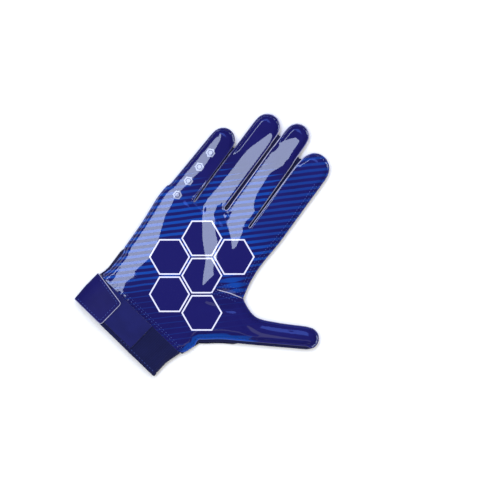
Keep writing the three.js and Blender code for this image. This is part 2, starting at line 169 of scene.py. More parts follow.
BACK_ROWS = (0.12, 0.45, 1.0, 1.8, BACK_ROUND)  # the same for the back

# Thread as it lies on the glove, and the rows that are sewn with it
THREAD_WIDTH = 0.42
THREAD_HEIGHT = 0.72 * THREAD_WIDTH
THREAD_LIFT = 0.06
STITCH = 1.7
SHORT_STITCH = 1.5
DART_ROWS = (-5.2, -2.6, 2.6, 5.2)  # stitched rows on both sides of the dart
INDEX_ROWS = (3.6, 6.0)  # those inside the index finger's side
WRIST_ROWS = (2.2, 4.0)  # those above the wrist's seam
TAB_INSET = 2.6  # from the tab's edge to its row

# Slits between the fingers, where the palm's edge is flat and stays higher: the middles of the fingers on
# both sides, and where the stretch starts below the fork and ends up the hand
SLITS = [
    {"left": -27.5, "right": -3, "start": 121, "end": 186},
    {"left": -3, "right": 23, "start": 130, "end": 216},
    {"left": 23, "right": 50.6, "start": 130, "end": 212},
]
SLIT_LIFT = 1.8  # how much higher the palm's edge is there
SLIT_FILL = 0.9  # how far the cloth beside a slit swells into it

# How bold the stripes are (in the web, how much bolder) and how vivid, on each stretch of the palm. On the
# thumb's rolled edge and in the web the bolder stripes are painted highlight.
STRIPES = {
    "hand": (0.46, 0.95),
    "heel": (0.12, 0.3),
    "thumb": (0.02, 0.2),
    # painted highlight: along the thumb's rolled lower edge the stripes run together into bright blue,
    # standing in for light reflected by the coating
    "painted_edge_highlight": (1.3, 0.9),
    # painted sheen: the web between thumb and index finger is made bolder and brighter blue
    "painted_web_sheen": (0.8, 0.9),
}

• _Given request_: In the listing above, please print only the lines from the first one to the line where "BACK_ROWS = (0.12, 0.45, 1.0, 1.8, BACK_ROUND)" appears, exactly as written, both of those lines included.

• _Problem solution_:
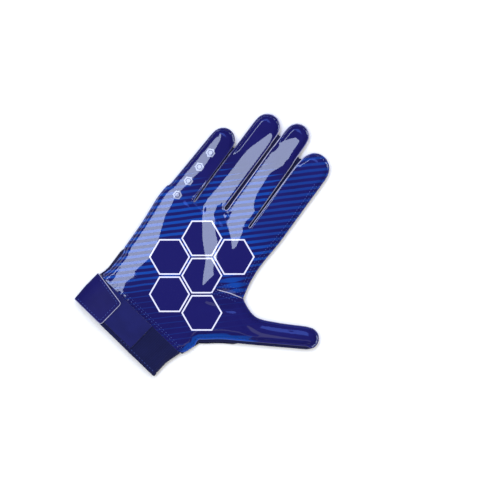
Keep writing the three.js and Blender code for this image. This is part 2, starting at line 169 of scene.py. More parts follow.
BACK_ROWS = (0.12, 0.45, 1.0, 1.8, BACK_ROUND)  # the same for the back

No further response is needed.